** The problem **
Take the lines from the one bearing "Model this object" to the one bearing "const OUTLET_RADIUS = 232;", inclusive, and reproduce them exactly; include no other line.

** Stored data entries **
** Begin **

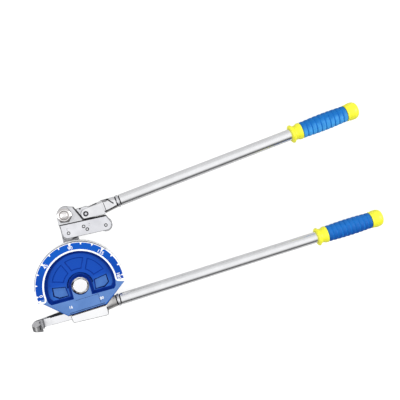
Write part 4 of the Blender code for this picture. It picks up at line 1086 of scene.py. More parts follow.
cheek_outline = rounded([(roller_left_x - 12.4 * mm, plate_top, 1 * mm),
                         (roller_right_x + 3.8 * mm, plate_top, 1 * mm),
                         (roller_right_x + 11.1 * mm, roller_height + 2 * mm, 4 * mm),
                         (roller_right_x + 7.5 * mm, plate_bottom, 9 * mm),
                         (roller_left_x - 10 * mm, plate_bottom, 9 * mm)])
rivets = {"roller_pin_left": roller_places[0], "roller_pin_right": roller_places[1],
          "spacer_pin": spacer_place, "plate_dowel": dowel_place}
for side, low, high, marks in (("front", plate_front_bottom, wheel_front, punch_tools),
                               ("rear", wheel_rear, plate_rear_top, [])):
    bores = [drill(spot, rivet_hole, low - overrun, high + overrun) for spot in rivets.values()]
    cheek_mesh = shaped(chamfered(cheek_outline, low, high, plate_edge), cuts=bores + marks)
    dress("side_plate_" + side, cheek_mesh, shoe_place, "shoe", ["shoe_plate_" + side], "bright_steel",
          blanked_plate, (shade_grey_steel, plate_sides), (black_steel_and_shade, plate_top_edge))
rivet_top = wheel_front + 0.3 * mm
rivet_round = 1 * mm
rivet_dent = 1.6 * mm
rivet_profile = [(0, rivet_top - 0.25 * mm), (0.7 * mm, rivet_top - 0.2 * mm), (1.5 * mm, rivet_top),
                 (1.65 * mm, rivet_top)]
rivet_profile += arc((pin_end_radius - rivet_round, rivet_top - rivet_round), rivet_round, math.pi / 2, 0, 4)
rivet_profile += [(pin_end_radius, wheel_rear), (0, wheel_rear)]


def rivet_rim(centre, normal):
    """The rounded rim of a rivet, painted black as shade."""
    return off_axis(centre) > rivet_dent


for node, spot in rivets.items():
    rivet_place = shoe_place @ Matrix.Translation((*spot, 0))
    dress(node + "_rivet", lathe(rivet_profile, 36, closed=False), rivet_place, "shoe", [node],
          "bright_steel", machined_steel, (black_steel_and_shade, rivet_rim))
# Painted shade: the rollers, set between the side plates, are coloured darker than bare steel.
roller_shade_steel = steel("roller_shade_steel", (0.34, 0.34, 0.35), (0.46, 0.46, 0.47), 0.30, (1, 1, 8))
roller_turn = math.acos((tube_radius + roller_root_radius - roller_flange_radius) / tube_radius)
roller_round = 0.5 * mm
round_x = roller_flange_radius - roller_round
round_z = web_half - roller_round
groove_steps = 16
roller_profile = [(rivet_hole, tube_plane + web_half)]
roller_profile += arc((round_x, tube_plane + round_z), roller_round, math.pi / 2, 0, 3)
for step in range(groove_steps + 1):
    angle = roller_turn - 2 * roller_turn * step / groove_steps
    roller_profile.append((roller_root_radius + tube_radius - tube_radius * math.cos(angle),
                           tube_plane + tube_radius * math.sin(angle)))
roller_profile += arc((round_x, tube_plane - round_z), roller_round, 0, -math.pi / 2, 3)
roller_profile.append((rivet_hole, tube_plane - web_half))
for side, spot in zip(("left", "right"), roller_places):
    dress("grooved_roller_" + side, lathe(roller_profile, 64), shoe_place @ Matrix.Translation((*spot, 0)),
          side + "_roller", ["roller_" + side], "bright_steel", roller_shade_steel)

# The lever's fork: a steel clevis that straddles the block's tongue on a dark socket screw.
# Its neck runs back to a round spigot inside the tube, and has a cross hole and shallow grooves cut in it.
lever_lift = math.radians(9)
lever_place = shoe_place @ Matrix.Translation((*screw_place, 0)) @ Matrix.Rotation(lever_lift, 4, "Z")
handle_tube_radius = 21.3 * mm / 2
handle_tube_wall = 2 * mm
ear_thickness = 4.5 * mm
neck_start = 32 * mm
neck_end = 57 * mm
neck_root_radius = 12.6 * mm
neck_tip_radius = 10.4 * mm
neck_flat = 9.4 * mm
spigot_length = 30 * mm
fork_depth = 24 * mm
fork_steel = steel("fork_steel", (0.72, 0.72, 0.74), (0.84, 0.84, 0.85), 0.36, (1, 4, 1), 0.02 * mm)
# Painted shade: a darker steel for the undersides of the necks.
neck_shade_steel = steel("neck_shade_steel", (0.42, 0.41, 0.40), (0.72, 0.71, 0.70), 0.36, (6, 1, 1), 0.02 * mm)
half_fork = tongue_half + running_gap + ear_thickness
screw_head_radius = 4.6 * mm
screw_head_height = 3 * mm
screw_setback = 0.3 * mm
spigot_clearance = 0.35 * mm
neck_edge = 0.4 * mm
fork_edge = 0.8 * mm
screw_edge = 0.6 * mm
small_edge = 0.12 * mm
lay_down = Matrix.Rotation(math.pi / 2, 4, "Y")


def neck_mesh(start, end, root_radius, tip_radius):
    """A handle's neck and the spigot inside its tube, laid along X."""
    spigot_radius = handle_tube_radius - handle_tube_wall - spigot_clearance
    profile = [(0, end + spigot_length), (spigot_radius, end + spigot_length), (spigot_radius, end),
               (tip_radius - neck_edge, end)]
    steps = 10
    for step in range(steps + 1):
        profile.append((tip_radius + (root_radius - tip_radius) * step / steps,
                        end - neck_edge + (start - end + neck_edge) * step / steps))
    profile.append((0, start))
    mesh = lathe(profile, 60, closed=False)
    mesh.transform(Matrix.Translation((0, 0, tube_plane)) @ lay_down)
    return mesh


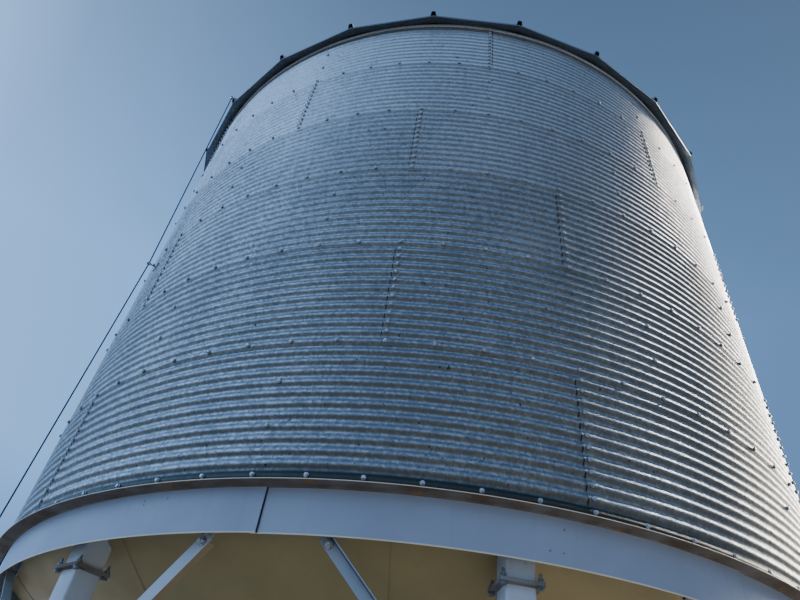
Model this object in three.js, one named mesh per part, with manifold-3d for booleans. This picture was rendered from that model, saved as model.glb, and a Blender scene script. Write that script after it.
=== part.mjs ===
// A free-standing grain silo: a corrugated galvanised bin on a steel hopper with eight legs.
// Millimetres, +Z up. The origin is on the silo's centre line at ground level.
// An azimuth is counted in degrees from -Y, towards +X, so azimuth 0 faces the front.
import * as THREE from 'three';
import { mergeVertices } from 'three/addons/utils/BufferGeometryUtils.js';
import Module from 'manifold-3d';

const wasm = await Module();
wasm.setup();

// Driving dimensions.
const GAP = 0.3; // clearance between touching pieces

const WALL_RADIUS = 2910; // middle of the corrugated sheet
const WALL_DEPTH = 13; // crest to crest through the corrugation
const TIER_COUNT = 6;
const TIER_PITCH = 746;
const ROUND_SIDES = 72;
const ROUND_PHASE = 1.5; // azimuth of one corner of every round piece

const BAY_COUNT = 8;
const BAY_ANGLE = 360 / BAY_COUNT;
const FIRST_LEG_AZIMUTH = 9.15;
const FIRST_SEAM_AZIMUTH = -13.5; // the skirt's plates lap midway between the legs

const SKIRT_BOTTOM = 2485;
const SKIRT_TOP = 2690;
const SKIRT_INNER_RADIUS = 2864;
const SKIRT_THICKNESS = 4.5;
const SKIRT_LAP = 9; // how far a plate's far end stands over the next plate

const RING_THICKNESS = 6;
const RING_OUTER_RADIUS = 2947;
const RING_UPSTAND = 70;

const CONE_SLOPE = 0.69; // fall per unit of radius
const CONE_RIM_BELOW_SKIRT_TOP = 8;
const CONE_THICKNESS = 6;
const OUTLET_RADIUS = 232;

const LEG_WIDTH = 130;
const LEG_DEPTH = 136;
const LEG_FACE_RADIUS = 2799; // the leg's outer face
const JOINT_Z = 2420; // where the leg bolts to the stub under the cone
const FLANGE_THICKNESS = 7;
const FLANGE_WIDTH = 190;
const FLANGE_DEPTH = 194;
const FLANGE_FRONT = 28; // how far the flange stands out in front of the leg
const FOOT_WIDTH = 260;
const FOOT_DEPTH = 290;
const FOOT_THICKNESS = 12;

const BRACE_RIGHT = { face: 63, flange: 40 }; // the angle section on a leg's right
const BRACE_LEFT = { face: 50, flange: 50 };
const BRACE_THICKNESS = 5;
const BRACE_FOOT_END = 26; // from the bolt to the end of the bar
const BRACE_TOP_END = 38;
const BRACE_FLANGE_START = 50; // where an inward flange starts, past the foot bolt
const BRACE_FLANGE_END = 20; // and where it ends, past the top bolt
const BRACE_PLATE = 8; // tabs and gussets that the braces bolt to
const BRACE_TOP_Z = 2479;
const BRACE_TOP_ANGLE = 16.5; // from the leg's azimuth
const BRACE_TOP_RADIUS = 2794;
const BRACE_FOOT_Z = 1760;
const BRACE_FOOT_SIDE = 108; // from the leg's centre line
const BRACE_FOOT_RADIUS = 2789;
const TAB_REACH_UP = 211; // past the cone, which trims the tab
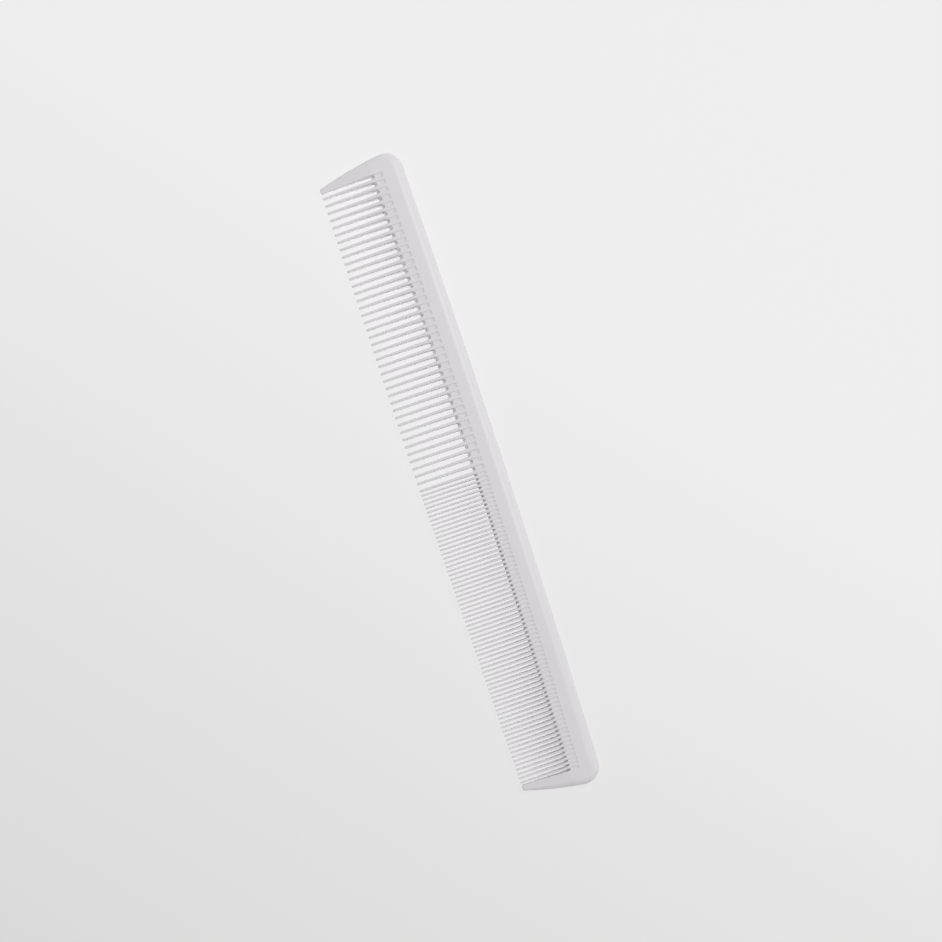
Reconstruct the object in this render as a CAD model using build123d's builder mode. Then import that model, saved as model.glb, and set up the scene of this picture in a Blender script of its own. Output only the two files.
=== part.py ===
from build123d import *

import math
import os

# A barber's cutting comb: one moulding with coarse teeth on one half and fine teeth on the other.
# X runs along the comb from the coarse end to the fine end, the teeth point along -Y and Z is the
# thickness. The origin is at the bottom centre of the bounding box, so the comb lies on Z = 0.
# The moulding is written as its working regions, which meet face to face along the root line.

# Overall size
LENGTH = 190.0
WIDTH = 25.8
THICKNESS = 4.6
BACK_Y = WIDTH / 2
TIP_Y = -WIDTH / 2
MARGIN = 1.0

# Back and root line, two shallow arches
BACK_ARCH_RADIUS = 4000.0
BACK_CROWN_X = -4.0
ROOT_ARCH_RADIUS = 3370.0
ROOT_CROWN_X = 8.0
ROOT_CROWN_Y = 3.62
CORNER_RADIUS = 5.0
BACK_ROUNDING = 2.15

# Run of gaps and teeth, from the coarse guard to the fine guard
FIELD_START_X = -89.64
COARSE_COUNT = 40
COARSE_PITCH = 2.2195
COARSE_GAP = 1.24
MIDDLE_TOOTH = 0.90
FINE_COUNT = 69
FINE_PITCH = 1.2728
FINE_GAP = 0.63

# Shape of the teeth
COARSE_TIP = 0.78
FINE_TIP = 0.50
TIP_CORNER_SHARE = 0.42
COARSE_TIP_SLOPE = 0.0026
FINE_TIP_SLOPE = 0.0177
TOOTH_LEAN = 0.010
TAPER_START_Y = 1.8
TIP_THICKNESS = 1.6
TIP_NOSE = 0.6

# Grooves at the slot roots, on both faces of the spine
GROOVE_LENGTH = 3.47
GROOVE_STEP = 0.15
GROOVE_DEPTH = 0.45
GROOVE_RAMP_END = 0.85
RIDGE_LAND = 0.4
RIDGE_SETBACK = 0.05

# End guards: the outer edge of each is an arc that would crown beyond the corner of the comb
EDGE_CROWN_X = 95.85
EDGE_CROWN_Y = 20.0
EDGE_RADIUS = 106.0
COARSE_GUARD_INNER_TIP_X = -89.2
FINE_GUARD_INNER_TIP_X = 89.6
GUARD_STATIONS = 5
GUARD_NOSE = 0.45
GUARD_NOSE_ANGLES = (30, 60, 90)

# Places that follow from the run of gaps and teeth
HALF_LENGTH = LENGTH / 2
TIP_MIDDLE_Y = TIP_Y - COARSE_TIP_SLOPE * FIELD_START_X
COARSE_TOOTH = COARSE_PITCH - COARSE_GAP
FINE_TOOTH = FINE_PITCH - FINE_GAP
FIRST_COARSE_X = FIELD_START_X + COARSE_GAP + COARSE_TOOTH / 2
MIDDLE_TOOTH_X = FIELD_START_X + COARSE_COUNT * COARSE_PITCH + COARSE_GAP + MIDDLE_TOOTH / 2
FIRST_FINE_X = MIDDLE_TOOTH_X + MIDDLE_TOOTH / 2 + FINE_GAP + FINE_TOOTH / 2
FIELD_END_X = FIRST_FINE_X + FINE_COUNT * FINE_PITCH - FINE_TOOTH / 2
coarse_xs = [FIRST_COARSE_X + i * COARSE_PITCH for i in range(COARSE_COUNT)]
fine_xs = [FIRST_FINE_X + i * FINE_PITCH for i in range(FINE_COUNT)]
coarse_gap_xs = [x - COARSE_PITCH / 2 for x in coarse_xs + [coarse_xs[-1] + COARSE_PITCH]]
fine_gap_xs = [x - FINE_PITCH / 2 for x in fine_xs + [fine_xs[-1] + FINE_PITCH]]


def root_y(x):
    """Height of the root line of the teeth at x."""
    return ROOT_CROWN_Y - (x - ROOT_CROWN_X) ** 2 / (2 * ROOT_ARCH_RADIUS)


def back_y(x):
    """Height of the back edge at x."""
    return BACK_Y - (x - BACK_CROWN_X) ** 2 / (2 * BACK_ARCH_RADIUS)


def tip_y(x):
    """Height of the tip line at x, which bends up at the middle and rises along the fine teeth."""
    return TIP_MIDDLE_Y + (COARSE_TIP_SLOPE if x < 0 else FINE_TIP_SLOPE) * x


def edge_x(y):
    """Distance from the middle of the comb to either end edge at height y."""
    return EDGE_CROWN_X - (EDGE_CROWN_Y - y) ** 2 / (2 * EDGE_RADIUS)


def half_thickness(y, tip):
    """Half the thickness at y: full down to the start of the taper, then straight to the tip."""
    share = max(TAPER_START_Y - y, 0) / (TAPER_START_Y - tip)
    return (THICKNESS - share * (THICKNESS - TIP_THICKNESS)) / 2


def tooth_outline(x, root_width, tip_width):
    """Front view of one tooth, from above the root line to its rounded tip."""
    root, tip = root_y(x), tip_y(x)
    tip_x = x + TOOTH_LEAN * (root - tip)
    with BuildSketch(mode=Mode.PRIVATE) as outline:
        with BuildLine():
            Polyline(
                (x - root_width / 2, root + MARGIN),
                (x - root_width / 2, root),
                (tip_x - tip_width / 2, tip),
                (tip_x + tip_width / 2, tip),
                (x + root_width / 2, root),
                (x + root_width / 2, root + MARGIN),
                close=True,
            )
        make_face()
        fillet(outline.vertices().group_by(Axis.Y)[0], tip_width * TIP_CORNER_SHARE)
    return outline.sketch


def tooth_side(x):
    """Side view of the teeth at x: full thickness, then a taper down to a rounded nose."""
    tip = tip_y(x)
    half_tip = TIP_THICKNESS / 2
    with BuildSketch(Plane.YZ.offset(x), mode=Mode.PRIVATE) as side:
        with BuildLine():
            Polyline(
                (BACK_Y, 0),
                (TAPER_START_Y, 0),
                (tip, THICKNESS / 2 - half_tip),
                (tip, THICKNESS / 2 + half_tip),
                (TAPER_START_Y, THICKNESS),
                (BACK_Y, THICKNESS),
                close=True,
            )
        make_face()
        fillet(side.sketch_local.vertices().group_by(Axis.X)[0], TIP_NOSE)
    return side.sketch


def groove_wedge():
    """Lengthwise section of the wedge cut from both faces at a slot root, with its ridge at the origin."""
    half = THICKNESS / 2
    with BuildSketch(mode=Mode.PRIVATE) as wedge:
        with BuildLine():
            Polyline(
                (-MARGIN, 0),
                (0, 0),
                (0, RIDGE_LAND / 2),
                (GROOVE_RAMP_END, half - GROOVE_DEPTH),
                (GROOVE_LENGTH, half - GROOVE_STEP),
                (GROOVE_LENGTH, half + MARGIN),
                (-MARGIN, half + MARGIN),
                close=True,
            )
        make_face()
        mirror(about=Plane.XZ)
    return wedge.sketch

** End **

** Result of the exercise **
Model this object in three.js, one named mesh per part, with manifold-3d for booleans. This picture was rendered from that model, saved as model.glb, and a Blender scene script. Write that script after it.
=== part.mjs ===
// A free-standing grain silo: a corrugated galvanised bin on a steel hopper with eight legs.
// Millimetres, +Z up. The origin is on the silo's centre line at ground level.
// An azimuth is counted in degrees from -Y, towards +X, so azimuth 0 faces the front.
import * as THREE from 'three';
import { mergeVertices } from 'three/addons/utils/BufferGeometryUtils.js';
import Module from 'manifold-3d';

const wasm = await Module();
wasm.setup();

// Driving dimensions.
const GAP = 0.3; // clearance between touching pieces

const WALL_RADIUS = 2910; // middle of the corrugated sheet
const WALL_DEPTH = 13; // crest to crest through the corrugation
const TIER_COUNT = 6;
const TIER_PITCH = 746;
const ROUND_SIDES = 72;
const ROUND_PHASE = 1.5; // azimuth of one corner of every round piece

const BAY_COUNT = 8;
const BAY_ANGLE = 360 / BAY_COUNT;
const FIRST_LEG_AZIMUTH = 9.15;
const FIRST_SEAM_AZIMUTH = -13.5; // the skirt's plates lap midway between the legs

const SKIRT_BOTTOM = 2485;
const SKIRT_TOP = 2690;
const SKIRT_INNER_RADIUS = 2864;
const SKIRT_THICKNESS = 4.5;
const SKIRT_LAP = 9; // how far a plate's far end stands over the next plate

const RING_THICKNESS = 6;
const RING_OUTER_RADIUS = 2947;
const RING_UPSTAND = 70;

const CONE_SLOPE = 0.69; // fall per unit of radius
const CONE_RIM_BELOW_SKIRT_TOP = 8;
const CONE_THICKNESS = 6;
const OUTLET_RADIUS = 232;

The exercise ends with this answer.